We only intended staying until 18h00 and then driving in the evening, but things took longer than we thought, so we decided to take it easy and stay the night. Karen (who works at the campground) brought us some delicious Boston Brown Bread which her mother had made, which was so lovely of her. We have decided to save it for tomorrow, as we don't have any cream cheese or butter, which are the traditional accompaniments.
Because we ate lunch so late we weren't feeling very hungry, so we watched a bit of the background to West Wing and went to bed.
We were up quite early. I went for a run and Michael put the new shock absorbers in on the middle axle. We packed up, I quickly washed Michael's dirty (new) shorts an T-shirt and then we hit the road.
We spent a while trying to find a place to fill our propane gas bottle. You apparently have to have a special overfill valve fitted on your cylinder (which we don't have), but the guy at ProGas just south of Grand Haven, told us we could be filled as a 'plumber's pack', which he gladly did for $6.50!

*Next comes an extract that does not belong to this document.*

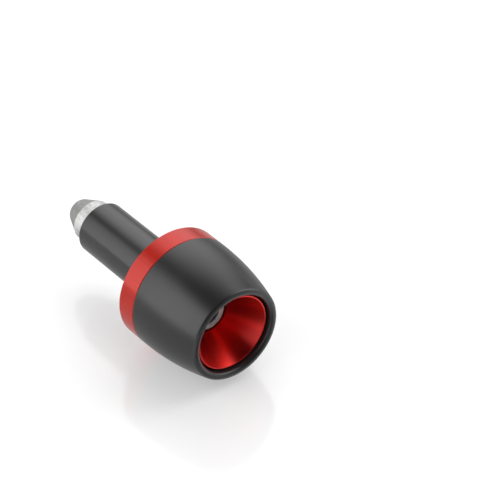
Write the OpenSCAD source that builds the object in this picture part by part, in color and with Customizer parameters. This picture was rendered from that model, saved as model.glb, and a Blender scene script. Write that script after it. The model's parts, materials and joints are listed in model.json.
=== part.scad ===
// Bar end weight: an expanding plug carries a turned barrel on the end of a handlebar tube.
// The turning axis is X, +X points out of the mouth, and the origin is where the ring meets the bar's end.

/* [Accent ring] */
// Outer diameter of the ring, and of the barrel where they meet
ring_d = 33; // [28:0.5:40]
// Width of the ring along the axis
ring_w = 6.2; // [4:0.1:10]
// Chamfer on both rims of the ring
ring_chamfer = 0.15; // [0.1:0.05:0.6]
// Diameter of the ring's spigot inside the barrel
ring_spigot_d = 18; // [16:0.5:24]
// Height of the ring's spigot
ring_spigot_h = 1; // [0.5:0.1:1.4]
// Depth of the recess in the ring's back face that the sleeve stands in
sleeve_seat = 1; // [0.5:0.1:2]

/* [Weight body] */
// Length of the barrel from the ring to the front of its lip
body_len = 22.7; // [21:0.1:30]
// Outer diameter of the barrel at its lip
lip_d = 27.2; // [26:0.2:31]
// Diameter of the mouth inside the lip
mouth_d = 22.8; // [22.4:0.1:25]
// Radius of the barrel's long convex side
side_curve_r = 79; // [60:1:200]
// Chamfer on the barrel's rim at the ring
body_chamfer = 0.15; // [0.1:0.05:0.5]
// Thickness of the barrel's wall between the ring and the funnel
body_web = 3.2; // [2.6:0.1:5]

/* [Inner cone] */
// Gap all round the funnel's rim, inside the mouth
rim_gap = 0.45; // [0.1:0.05:0.8]
// Depth of the rim below the front of the barrel's lip
rim_depth = 1.6; // [0.5:0.1:3]
// Bevel on the outside of the funnel's rim
rim_bevel = 0.15; // [0.1:0.05:0.4]
// Width of the flat front land of the funnel's rim
rim_land = 0.3; // [0.1:0.05:0.6]
// Wall of the funnel, square to its slope
cone_wall = 1.3; // [0.8:0.1:2]
// Floor of the funnel under the screw's head
cone_floor = 2; // [1.5:0.1:3]
// Wall of the boss round the screw's head
boss_wall = 2; // [1.5:0.1:2.4]
// Gap all round the screw's head
head_gap = 0.55; // [0.2:0.05:0.8]

/* [Clamp screw] */
// Nominal diameter of the screw's thread
thread_d = 6; // [5:0.5:7]
// Diameter of the screw's head
head_d = 10; // [9:0.25:11]
// Height of the screw's head
head_h = 6; // [5:0.25:7]
// How far the screw reaches past the sleeve into the nut before it is tightened
screw_bite = 2.4; // [1:0.2:5]
// Hexagon size across its flats
hex_af = 5; // [4:0.5:6]
// Depth of the hexagon socket
hex_depth = 3; // [2:0.25:4]
// Angle of one corner of the hexagon about the axis
hex_turn = 40; // [0:1:59]
// Width of the countersink outside the hexagon's corners
hex_mouth = 0.25; // [0.1:0.05:0.5]
// Chamfer on the head and on the screw's tip
screw_chamfer = 0.5; // [0.2:0.1:0.8]

/* [Expansion sleeve] */
// Outer diameter of the rubber sleeve
sleeve_d = 15.1; // [14:0.1:19]
// Length of the rubber sleeve behind the ring
sleeve_len = 31.2; // [28:0.1:36]
// Rounding of the sleeve's free end
sleeve_round = 0.3; // [0.2:0.1:1]
// How much thinner the sleeve's neck is in the ring's recess, across the radius
neck_step = 0.3; // [0.1:0.05:0.5]

/* [Expander nut] */
// Diameter of the nut's band behind the sleeve
nut_d = 12; // [11.2:0.1:14]
// Length of the band behind the sleeve
nut_band = 4.4; // [3:0.1:8]
// Length of the nut's blunt cone
nut_cone_len = 6.4; // [5.5:0.1:9]
// Slope of the cone, in degrees from the axis
nut_cone_angle = 23; // [22:0.2:28]
// Rounding of the cone's tip
nut_tip_r = 1.7; // [0.8:0.1:2]
// Wall of the tapered spigot at its nose, inside the sleeve
wedge_wall = 1.25; // [0.8:0.05:1.5]
// Gain of radius from the spigot's nose to its root
wedge_taper = 0.7; // [0.3:0.1:0.9]
// Length of the tapered spigot
wedge_len = 8.5; // [6:0.5:10]
// Solid left at the nut's tip beyond its blind hole
nut_end_wall = 2.2; // [2:0.1:3]

/* [Fits] */
// Radial gap between a locating spigot or boss and its seat
seat_gap = 0.05; // [0.02:0.01:0.1]
// Radial gap between the sleeve and the edge of the ring's recess
recess_gap = 0.1; // [0.05:0.05:0.3]
// Gap between the sloping walls of the funnel and its pocket
cone_gap = 0.12; // [0.05:0.01:0.25]
// Radial gap between the screw and the holes it only passes through
hole_gap = 0.3; // [0.1:0.05:0.5]
// Radial gap between the screw and the nut's thread
thread_gap = 0.05; // [0.02:0.01:0.1]
// Gap between the nut's spigot and the sleeve before it is tightened
wedge_gap = 0.15; // [0.05:0.05:0.3]

/* [Hidden] */

body_colour = [0.17, 0.17, 0.18];
red_colour = [0.72, 0.02, 0.03];
rubber_colour = [0.22, 0.22, 0.23];
steel_colour = [0.66, 0.65, 0.64];
nut_colour = [0.78, 0.78, 0.77];

turn_fn = 128;
side_fn = 1440;
round_fn = 64;
// A cut runs this far past the surface it opens
past = 1;

// Places along the axis, from the ring's back face
body_back = ring_w;
body_front = body_back + body_len;
pocket_floor = body_back + body_web;
head_seat = pocket_floor + cone_floor;
head_top = head_seat + head_h;
rim_front = body_front - rim_depth;
sleeve_end = -sleeve_len;
screw_tip = sleeve_end - screw_bite;
band_end = sleeve_end - nut_band;
tip_end = band_end - nut_cone_len;
wedge_nose = sleeve_end + wedge_len;

// Radii about the axis
ring_r = ring_d / 2;
mouth_r = mouth_d / 2;
rim_r = mouth_r - rim_gap;
hole_r = thread_d / 2 + hole_gap;
sleeve_r = sleeve_d / 2;
well_r = head_d / 2 + head_gap;
boss_r = well_r + boss_wall;
nut_bore_r = thread_d / 2 + thread_gap;
wedge_nose_r = nut_bore_r + wedge_wall;
wedge_root_r = wedge_nose_r + wedge_taper;

// The lip is a full round between the barrel's outside and the mouth
lip_r = (lip_d - mouth_d) / 4;
lip_centre = [mouth_r + lip_r, body_front - lip_r];

// The funnel's slope runs from the screw's well to the rim's land
funnel_top_r = rim_r - rim_bevel - rim_land;
funnel_slope = (funnel_top_r - well_r) / (rim_front - head_top);
funnel_wall_r = cone_wall * sqrt(1 + funnel_slope * funnel_slope);

// Place along the axis where the funnel's slope, or a wall grown from it, has a given radius
function slope_x(r, grow = 0) = head_top + (r - grow - well_r) / funnel_slope;

// Point at distance rp from p and rq from q, on the side nearer the axis
function arc_centre(p, rp, q, rq) =
    let (
        span = norm(q - p),
        along = (span * span + rp * rp - rq * rq) / (2 * span),
        away = sqrt(rp * rp - along * along),
        step = (q - p) / span
    )
    p + along * step + away * [-step[1], step[0]];

side_start = [ring_r, body_back];
side_centre = arc_centre(side_start, side_curve_r, lip_centre, side_curve_r - lip_r);
lip_away = (lip_centre - side_centre) / norm(lip_centre - side_centre);

// Profiles are drawn with their radius along x and their place on the axis along y
module turned() {
    rotate([0, 90, 0])
        rotate_extrude($fn = turn_fn)
            children();
}

// A rectangle from one radius and place to another
module band(r0, r1, x0, x1) {
    translate([r0, x0])
        square([r1 - r0, x1 - x0]);
}

// The triangle that a chamfer cuts from an outer rim; face is +1 for the front rim, -1 for the back rim
module rim_cut(r, x, size, face) {
    polygon([
        [r - size, x],
        [r + past, x - face * (size + past)],
        [r + past, x + face * past],
        [r - size, x + face * past]
    ]);
}

// The barrel's outside: one long arc that runs into the full round of the lip
module body_outline() {
    intersection() {
        translate(side_centre)
            circle(r = side_curve_r, $fn = side_fn);
        polygon([
            [0, body_back],
            [ring_r + past, body_back],
            lip_centre + lip_away * (lip_r + past),
            lip_centre,
            [0, lip_centre[1]]
        ]);
    }
    translate(lip_centre)
        circle(r = lip_r, $fn = round_fn);
}

// The stepped pocket that the funnel drops into, and the hole for the screw
module body_hollow() {
    pocket_boss_r = boss_r + seat_gap;
    pocket_grow = funnel_wall_r + cone_gap;
    polygon([
        [0, pocket_floor],
        [pocket_boss_r, pocket_floor],
        [pocket_boss_r, slope_x(pocket_boss_r, pocket_grow)],
        [mouth_r, slope_x(mouth_r, pocket_grow)],
        [mouth_r, lip_centre[1]],
        [lip_centre[0], body_front + past],
        [0, body_front + past]
    ]);
    band(0, hole_r, body_back - past, pocket_floor + past);
    band(0, ring_spigot_d / 2 + seat_gap, body_back - past, body_back + ring_spigot_h + seat_gap);
}

module weight_body() {
    color(body_colour)
        turned() {
            difference() {
                body_outline();
                difference() {
                    body_hollow();
                    translate(lip_centre)
                        circle(r = lip_r, $fn = round_fn);
                }
                rim_cut(ring_r, body_back, body_chamfer, -1);
            }
        }
}

module accent_ring() {
    color(red_colour)
        turned() {
            difference() {
                union() {
                    band(hole_r, ring_r, 0, ring_w);
                    band(hole_r, ring_spigot_d / 2, ring_w - past, ring_w + ring_spigot_h);
                }
                rim_cut(ring_r, 0, ring_chamfer, -1);
                rim_cut(ring_r, ring_w, ring_chamfer, 1);
                band(0, sleeve_r + recess_gap, -past, sleeve_seat);
            }
        }
}

module inner_cone() {
    color(red_colour)
        turned()
            polygon([
                [hole_r, pocket_floor],
                [boss_r, pocket_floor],
                [boss_r, slope_x(boss_r, funnel_wall_r)],
                [rim_r, slope_x(rim_r, funnel_wall_r)],
                [rim_r, rim_front - rim_bevel],
                [rim_r - rim_bevel, rim_front],
                [funnel_top_r, rim_front],
                [well_r, head_top],
                [well_r, head_seat],
                [hole_r, head_seat]
            ]);
}

module clamp_screw() {
    shank_r = thread_d / 2;
    head_r = head_d / 2;
    corner_r = hex_af / sqrt(3);
    mouth_corner_r = corner_r + hex_mouth;
    color(steel_colour)
        difference() {
            turned()
                polygon([
                    [0, screw_tip],
                    [shank_r - screw_chamfer, screw_tip],
                    [shank_r, screw_tip + screw_chamfer],
                    [shank_r, head_seat],
                    [head_r, head_seat],
                    [head_r, head_top - screw_chamfer],
                    [head_r - screw_chamfer, head_top],
                    [0, head_top]
                ]);
            translate([head_top - hex_depth, 0, 0])
                rotate([hex_turn, 0, 0])
                    rotate([0, 90, 0])
                        cylinder(h = hex_depth + past, r = corner_r, $fn = 6);
            // A 120 degree countersink breaks the hexagon's edges
            turned()
                polygon([
                    [0, head_top - mouth_corner_r / tan(60)],
                    [mouth_corner_r + past * tan(60), head_top + past],
                    [0, head_top + past]
                ]);
        }
}

module expansion_sleeve() {
    pocket_root_r = wedge_root_r + wedge_gap;
    pocket_nose_r = wedge_nose_r + wedge_gap;
    color(rubber_colour)
        turned() {
            difference() {
                union() {
                    band(0, sleeve_r, sleeve_end + sleeve_round, 0);
                    band(0, sleeve_r - sleeve_round, sleeve_end, 0);
                    band(0, sleeve_r - neck_step, sleeve_end + sleeve_round, sleeve_seat);
                    translate([sleeve_r - sleeve_round, sleeve_end + sleeve_round])
                        circle(r = sleeve_round, $fn = round_fn);
                }
                band(0, hole_r, sleeve_end - past, sleeve_seat + past);
                polygon([
                    [0, sleeve_end],
                    [0, wedge_nose + wedge_gap],
                    [pocket_nose_r, wedge_nose + wedge_gap],
                    [pocket_root_r, sleeve_end],
                    [pocket_root_r, sleeve_end - past],
                    [0, sleeve_end - past]
                ]);
            }
        }
}

module expander_nut() {
    nut_r = nut_d / 2;
    slope = tan(nut_cone_angle);
    // The tip's round touches both the end face and the cone
    round_x = tip_end + nut_tip_r;
    round_centre = [nut_r - (band_end - round_x) * slope - nut_tip_r / cos(nut_cone_angle), round_x];
    touch = round_centre + nut_tip_r * [cos(nut_cone_angle), -sin(nut_cone_angle)];
    color(nut_colour)
        turned() {
            difference() {
                union() {
                    polygon([
                        [0, tip_end],
                        [round_centre[0], tip_end],
                        round_centre,
                        touch,
                        [nut_r, band_end],
                        [nut_r, sleeve_end],
                        [wedge_root_r, sleeve_end],
                        [wedge_nose_r, wedge_nose],
                        [0, wedge_nose]
                    ]);
                    translate(round_centre)
                        circle(r = nut_tip_r, $fn = round_fn);
                }
                band(0, nut_bore_r, tip_end + nut_end_wall, wedge_nose + past);
            }
        }
}

weight_body();
accent_ring();
inner_cone();
clamp_screw();
expansion_sleeve();
expander_nut();
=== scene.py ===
# Bar end weight: the finish of each turned piece, the studio and the camera, round the fixed model.

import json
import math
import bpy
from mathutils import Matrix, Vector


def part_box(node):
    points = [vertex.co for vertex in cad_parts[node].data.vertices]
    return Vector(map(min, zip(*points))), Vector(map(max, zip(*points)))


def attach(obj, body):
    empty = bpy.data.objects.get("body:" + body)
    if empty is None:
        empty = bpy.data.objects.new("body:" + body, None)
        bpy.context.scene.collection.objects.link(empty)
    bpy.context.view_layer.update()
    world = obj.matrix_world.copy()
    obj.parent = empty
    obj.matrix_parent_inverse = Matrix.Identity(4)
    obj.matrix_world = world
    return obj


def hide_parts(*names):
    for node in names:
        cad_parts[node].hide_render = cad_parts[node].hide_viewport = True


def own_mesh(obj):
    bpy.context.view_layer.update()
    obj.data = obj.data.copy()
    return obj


bl_info = {
    "name": "Bar end weight",
    "version": (1, 0, 0),
    "blender": (4, 5, 0),
    "location": "View3D > Sidebar > Bar End",
    "description": "Builds the visible pieces of a bar end weight and lights them",
    "category": "Object",
}

import bmesh
import bpy
from mathutils import Matrix, Vector

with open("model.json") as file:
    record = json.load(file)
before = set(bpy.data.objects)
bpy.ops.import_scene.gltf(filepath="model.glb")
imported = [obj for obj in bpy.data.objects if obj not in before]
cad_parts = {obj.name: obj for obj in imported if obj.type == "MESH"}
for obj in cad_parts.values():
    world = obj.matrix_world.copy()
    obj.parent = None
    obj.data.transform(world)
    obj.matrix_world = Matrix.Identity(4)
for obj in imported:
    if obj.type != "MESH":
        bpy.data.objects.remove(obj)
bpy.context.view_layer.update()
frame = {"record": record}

MM = 0.001


# Places and sizes that the fixed model gives, in metres

def low(node):
    """Lowest place of a node along the axis."""
    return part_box(node)[0][0]


def high(node):
    """Highest place of a node along the axis."""
    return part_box(node)[1][0]


def reach(node):
    """Outer radius of a turned node."""
    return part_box(node)[1][2]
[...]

We stopped at a lovely great area en route and sat in the sun and phoned few people in the UK. We drove to a big outlet centre in Birch Run, Flint where we searched for squash trainers for Michael with absolutely no success. However, I got a few great (very cheap $2.60) shirts from The North Face shop.
We stopped for the evening at a very pleasant rest area. We watched Against All Odds on DVD. It was not a great movie, its only redeeming feature were the sights of Mexico, which were so familiar to us!